The "sometimes" means it behaves like a single letter in some contexts (beginning of sentences and of proper nouns, or sorted like y in some reference works) and like two letters in others (sorted like i+j in most dictionaries). I don’t think the Taalunie was refering to users preference for tracking but doing so as a unit has definitely been the norm historically.

I can see three strategies font developers can take:

  • merge <i> to <ij> (on a glyph level)
  • dissolve <ij> to <i> and <IJ> to <I>
  • leave <ij> and <IJ> intact and leave that control to users, i.e. they can use <ij> to keep them as a single unit or <i> to track

Each of these then requires a different solution when adding stress on the lange ij. The latter two strategies would work well for multilngual texts.

Dissolving <ij> and <IJ> defeats their purpose, at least according to the Unicode paragraph quoted before. Users who want ij kept as a unit can use <ij> and <IJ> safely (unless a font abuses Unicode and dissolves them).

Fonts may provide the same tracking behaviour for <i><j> and <I><J> as a unit, it may be optional or by default, but either way it should be easy to enable or disable. The Taalunie is pretty clear on the "lange ij" being i+j.

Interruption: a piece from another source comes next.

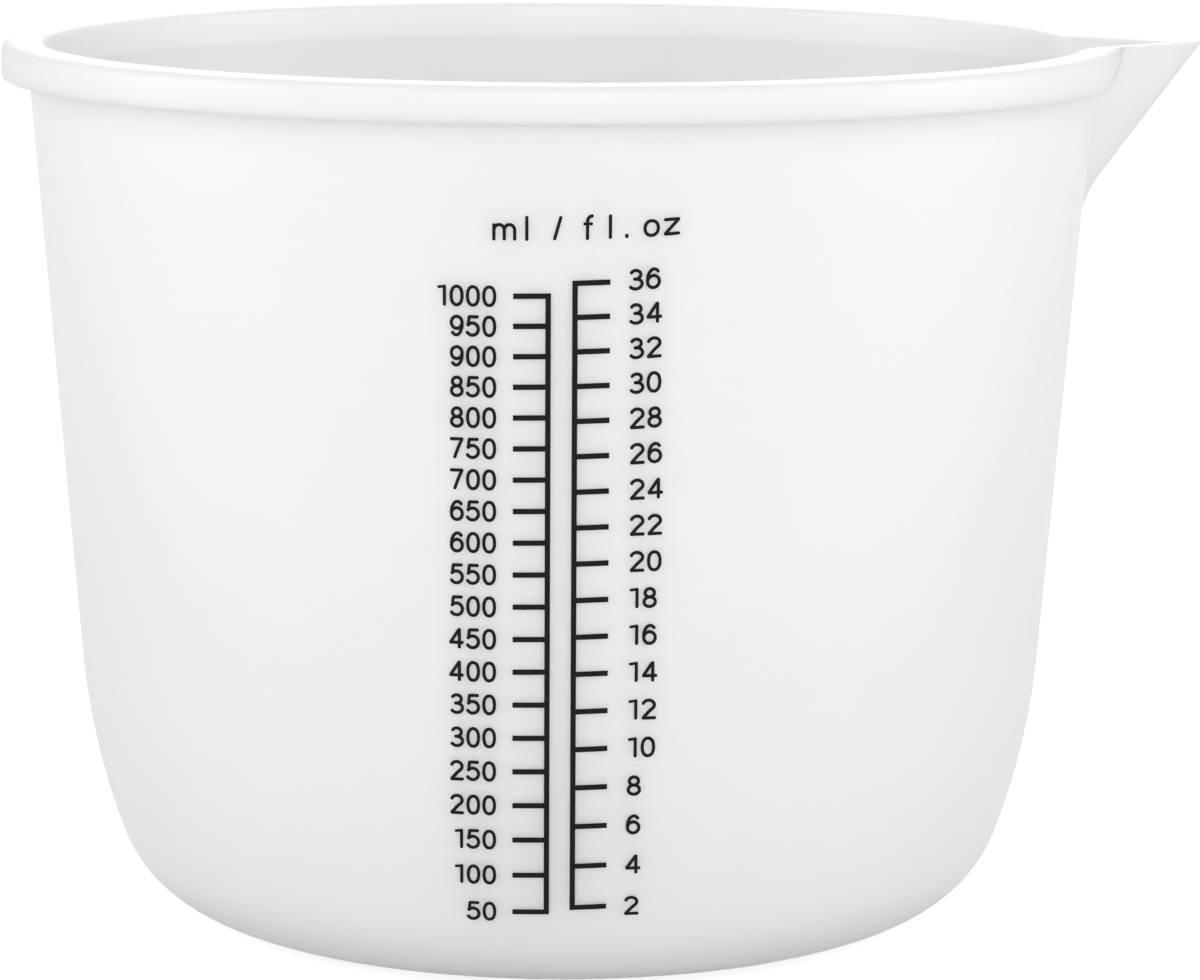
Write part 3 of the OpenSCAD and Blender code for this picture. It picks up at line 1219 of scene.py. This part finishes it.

Having a ligature letterform for <i><j> is great for some or in some display styles and in handwritten styles, but it’s not what most people are used to seeing in text styles.

Drawing with broad brushes, some Dutch speakers feel strongly that lange ij is a single letter with encoding issues and some other Dutch speakers feel more that it’s a letter combination with a special casing rule. Generalizing a bit, there is a Netherlands and Belgium divide on the issue.

MrBrezina commented 1 year ago

Thank you @moyogo, got it. Updated the design requirements one more time. Please, let me know if something does not sound right. I have read it too many times.

moyogo commented 1 year ago

It looks good to me. Thank you @MrBrezina.